## Input rows:

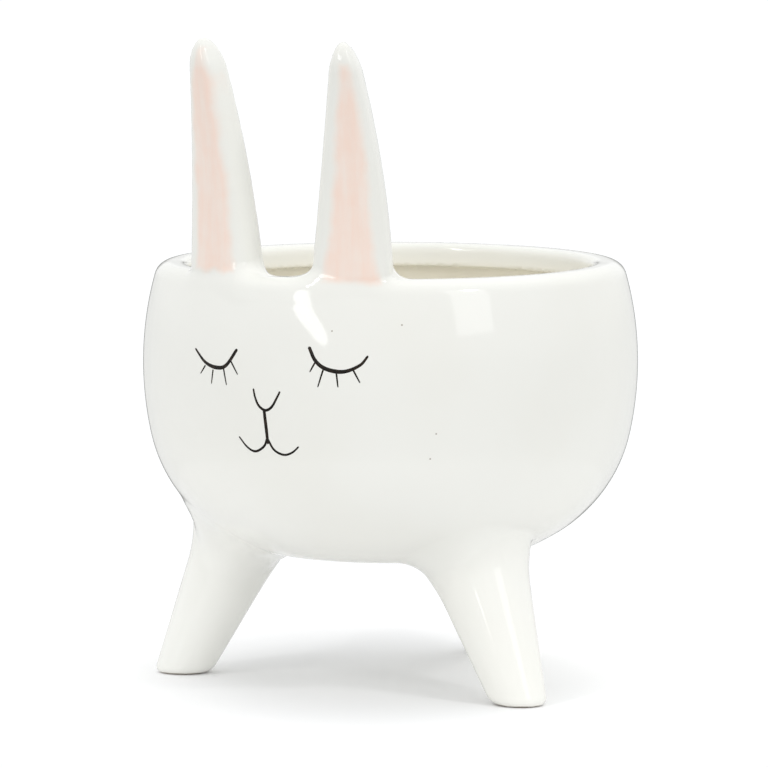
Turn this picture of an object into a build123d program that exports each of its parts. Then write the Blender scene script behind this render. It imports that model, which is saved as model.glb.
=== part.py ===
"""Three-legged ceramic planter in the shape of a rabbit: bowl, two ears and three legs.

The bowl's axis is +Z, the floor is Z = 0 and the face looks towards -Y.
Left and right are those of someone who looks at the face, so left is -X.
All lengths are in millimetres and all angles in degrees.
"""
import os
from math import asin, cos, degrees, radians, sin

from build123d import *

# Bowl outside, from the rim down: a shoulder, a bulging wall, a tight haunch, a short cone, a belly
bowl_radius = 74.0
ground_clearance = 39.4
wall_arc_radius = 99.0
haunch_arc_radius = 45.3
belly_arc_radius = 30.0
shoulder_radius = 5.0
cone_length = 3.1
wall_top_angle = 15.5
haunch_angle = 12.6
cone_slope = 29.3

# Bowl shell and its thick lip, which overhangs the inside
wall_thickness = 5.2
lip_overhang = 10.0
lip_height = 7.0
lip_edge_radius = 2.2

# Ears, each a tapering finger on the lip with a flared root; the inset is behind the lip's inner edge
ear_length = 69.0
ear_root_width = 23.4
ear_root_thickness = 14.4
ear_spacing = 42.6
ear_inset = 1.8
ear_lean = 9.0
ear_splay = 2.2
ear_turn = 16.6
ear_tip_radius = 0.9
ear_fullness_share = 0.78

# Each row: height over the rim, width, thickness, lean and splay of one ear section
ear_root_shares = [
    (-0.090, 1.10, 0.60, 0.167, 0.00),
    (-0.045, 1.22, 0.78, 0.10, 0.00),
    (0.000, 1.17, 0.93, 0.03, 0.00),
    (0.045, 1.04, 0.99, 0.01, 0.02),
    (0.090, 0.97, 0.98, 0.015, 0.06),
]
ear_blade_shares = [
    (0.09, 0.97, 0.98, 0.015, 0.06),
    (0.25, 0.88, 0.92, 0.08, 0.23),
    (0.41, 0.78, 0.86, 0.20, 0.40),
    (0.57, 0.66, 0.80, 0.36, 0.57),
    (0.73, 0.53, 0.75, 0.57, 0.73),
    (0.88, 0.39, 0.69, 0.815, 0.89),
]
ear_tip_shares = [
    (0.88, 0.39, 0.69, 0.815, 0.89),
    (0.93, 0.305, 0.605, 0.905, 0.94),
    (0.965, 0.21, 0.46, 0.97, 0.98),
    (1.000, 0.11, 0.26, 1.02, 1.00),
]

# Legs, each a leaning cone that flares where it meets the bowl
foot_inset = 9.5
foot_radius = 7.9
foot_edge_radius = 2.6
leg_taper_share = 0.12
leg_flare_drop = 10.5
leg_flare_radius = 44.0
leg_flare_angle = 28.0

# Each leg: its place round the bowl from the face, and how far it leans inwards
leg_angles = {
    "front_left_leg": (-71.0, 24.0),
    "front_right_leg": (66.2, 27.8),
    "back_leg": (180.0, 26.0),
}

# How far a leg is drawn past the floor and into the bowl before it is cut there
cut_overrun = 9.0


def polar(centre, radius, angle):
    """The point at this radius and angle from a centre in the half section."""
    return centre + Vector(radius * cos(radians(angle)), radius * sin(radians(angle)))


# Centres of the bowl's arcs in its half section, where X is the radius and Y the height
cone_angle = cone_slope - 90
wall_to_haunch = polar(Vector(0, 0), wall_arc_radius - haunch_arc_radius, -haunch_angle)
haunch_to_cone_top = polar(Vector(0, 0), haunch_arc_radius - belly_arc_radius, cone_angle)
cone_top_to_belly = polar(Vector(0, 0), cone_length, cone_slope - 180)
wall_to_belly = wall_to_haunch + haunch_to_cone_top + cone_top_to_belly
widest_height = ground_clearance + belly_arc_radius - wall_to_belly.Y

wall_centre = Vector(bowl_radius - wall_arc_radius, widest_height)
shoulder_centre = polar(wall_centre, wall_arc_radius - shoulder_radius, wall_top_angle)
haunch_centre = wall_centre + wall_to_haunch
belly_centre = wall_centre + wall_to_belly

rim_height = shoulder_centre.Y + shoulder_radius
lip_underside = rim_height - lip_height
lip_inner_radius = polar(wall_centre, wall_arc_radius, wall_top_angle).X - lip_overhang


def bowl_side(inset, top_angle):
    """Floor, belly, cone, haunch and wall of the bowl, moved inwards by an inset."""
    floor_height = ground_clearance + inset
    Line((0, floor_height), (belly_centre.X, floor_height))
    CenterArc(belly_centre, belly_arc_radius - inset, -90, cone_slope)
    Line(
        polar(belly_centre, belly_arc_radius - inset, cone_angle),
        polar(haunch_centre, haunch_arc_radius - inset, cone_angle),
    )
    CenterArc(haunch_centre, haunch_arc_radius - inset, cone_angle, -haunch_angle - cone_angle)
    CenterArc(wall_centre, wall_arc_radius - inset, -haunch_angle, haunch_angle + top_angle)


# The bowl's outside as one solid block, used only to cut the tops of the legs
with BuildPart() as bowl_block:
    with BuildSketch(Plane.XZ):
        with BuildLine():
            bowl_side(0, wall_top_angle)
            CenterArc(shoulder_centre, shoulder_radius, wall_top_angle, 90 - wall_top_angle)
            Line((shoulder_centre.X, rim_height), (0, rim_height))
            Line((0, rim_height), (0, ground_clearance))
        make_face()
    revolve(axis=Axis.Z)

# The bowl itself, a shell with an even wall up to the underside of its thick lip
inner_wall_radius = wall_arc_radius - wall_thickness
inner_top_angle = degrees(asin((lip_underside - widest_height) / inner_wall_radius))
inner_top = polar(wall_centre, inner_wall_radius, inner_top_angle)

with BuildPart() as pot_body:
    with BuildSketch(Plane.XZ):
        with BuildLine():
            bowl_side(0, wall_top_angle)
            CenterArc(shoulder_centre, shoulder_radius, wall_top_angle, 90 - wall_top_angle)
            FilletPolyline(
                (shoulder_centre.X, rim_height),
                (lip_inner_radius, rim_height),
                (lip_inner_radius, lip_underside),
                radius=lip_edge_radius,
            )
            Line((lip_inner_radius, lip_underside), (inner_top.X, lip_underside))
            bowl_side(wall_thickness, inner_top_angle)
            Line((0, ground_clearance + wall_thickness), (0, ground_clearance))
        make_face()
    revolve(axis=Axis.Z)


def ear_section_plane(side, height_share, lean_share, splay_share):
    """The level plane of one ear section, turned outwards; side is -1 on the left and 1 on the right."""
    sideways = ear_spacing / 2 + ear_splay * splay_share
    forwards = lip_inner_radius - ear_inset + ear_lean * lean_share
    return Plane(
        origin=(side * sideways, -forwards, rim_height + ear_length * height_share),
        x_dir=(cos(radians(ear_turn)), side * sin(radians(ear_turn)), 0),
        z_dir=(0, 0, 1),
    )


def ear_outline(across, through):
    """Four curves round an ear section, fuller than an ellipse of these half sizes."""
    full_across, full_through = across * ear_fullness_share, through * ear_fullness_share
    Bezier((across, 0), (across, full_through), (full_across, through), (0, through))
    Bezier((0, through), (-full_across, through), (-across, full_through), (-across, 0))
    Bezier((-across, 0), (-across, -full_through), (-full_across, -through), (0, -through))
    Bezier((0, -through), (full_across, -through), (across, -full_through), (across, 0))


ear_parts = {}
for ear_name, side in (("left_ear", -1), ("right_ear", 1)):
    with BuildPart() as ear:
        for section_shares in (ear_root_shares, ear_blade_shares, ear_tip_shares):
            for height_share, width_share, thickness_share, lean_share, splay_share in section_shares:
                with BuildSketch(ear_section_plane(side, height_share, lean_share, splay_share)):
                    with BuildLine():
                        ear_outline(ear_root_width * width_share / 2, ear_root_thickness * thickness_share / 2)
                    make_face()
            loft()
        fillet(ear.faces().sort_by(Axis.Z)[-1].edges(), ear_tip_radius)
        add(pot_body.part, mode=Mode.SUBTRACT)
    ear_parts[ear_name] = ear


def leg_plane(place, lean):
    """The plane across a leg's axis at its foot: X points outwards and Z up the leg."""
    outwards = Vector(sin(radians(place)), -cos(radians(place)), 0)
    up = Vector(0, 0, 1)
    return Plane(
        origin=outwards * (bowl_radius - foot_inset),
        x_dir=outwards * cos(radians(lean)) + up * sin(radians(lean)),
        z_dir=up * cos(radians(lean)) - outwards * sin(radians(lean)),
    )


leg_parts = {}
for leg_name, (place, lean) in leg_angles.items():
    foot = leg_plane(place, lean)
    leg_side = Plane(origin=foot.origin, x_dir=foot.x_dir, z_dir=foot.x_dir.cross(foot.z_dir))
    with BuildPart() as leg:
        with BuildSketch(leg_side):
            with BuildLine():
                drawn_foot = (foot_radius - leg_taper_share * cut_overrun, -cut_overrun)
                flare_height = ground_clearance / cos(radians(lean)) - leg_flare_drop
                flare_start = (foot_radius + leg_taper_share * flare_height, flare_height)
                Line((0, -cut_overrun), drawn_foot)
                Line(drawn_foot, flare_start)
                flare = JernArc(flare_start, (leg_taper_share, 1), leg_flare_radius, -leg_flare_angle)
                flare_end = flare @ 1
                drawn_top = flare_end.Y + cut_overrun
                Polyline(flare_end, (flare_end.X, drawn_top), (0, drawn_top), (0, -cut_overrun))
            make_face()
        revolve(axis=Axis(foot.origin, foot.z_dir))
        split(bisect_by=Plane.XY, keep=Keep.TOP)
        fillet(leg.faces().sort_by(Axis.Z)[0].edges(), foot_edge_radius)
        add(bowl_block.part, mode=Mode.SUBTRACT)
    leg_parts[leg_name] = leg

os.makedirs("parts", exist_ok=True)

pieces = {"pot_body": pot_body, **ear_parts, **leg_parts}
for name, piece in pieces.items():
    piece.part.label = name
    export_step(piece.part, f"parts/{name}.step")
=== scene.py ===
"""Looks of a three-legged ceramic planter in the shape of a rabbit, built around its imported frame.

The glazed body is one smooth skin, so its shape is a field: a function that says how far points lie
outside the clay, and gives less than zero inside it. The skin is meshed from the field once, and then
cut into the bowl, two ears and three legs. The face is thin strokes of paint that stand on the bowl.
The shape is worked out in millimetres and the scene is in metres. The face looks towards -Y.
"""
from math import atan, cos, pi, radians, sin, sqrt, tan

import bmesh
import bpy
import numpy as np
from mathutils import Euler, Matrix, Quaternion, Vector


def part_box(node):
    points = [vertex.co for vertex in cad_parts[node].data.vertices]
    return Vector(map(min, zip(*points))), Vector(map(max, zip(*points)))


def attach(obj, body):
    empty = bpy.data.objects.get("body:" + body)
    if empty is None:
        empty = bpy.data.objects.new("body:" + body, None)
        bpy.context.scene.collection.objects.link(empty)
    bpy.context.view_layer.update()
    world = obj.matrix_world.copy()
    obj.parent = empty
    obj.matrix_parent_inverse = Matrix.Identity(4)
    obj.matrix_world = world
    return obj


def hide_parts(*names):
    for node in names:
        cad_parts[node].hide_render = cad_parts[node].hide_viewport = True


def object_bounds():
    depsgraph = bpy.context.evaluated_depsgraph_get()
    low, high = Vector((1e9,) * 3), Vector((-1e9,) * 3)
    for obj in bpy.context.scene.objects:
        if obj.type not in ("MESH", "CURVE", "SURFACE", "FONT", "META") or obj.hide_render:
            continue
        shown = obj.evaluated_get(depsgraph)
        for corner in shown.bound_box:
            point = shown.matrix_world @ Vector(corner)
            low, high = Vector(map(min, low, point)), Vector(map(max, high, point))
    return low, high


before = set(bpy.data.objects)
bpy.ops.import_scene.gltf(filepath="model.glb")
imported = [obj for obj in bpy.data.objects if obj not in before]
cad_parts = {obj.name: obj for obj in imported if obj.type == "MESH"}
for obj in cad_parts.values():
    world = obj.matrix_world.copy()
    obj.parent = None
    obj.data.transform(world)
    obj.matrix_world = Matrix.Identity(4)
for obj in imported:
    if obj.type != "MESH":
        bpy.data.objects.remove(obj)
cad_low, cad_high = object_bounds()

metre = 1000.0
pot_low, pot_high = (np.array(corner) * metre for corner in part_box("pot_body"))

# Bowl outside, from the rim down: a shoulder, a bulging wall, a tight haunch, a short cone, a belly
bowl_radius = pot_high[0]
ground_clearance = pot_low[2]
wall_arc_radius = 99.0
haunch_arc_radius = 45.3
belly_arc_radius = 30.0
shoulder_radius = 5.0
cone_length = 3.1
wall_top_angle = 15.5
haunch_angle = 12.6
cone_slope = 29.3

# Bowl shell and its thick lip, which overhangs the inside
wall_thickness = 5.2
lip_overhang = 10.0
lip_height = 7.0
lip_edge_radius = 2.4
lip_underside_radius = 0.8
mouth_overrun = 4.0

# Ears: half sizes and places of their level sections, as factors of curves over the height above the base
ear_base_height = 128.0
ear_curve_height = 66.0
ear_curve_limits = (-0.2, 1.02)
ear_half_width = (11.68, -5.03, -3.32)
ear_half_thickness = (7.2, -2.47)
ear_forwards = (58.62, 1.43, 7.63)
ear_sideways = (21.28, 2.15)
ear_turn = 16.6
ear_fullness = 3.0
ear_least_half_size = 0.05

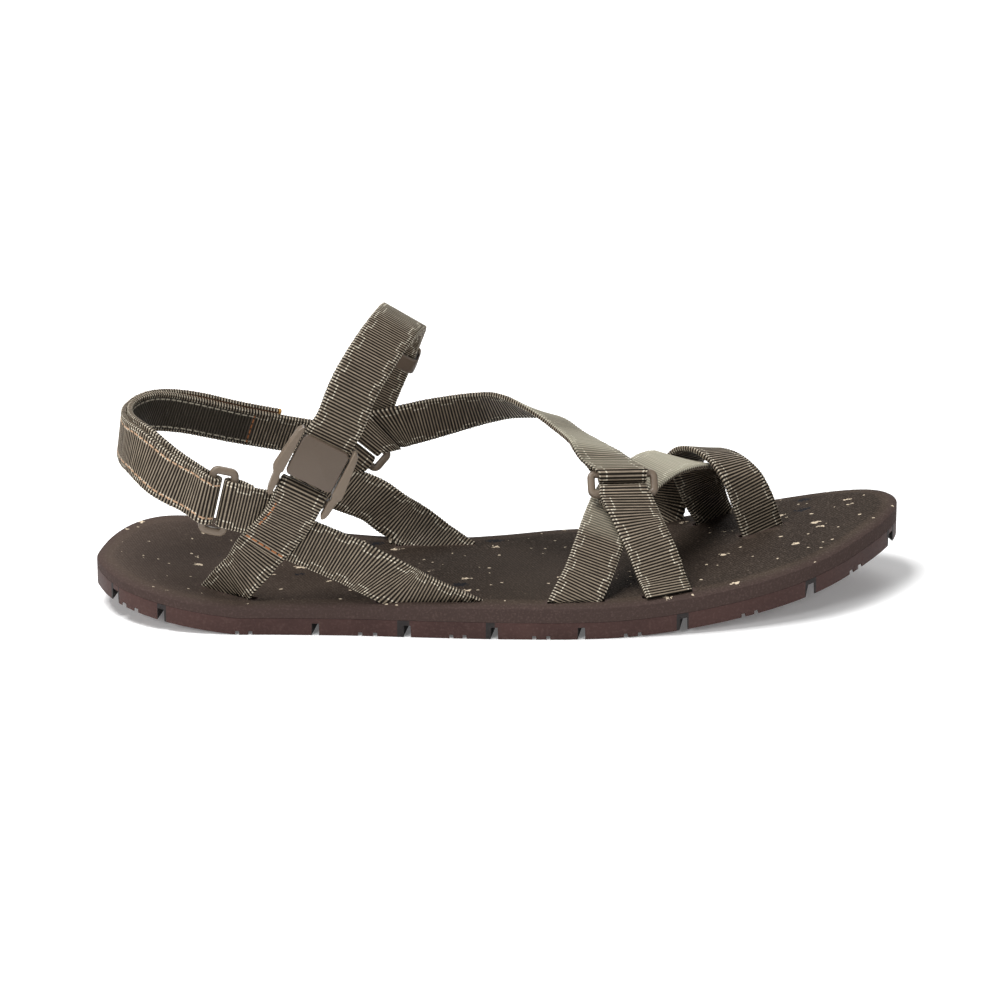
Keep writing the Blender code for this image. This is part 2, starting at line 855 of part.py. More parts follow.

## What the task asks:
Repeat these lines exactly and nothing more: the one containing "if obj.type not", the one containing "obj.data.transform(world)", and all the lines between.

## Result:
        if obj.type not in ("MESH", "CURVE", "SURFACE", "FONT", "META") or obj.hide_render:
            continue
        shown = obj.evaluated_get(depsgraph)
        for corner in shown.bound_box:
            point = shown.matrix_world @ Vector(corner)
            low, high = Vector(map(min, low, point)), Vector(map(max, high, point))
    return low, high


before = set(bpy.data.objects)
bpy.ops.import_scene.gltf(filepath="model.glb")
imported = [obj for obj in bpy.data.objects if obj not in before]
cad_parts = {obj.name: obj for obj in imported if obj.type == "MESH"}
for obj in cad_parts.values():
    world = obj.matrix_world.copy()
    obj.parent = None
    obj.data.transform(world)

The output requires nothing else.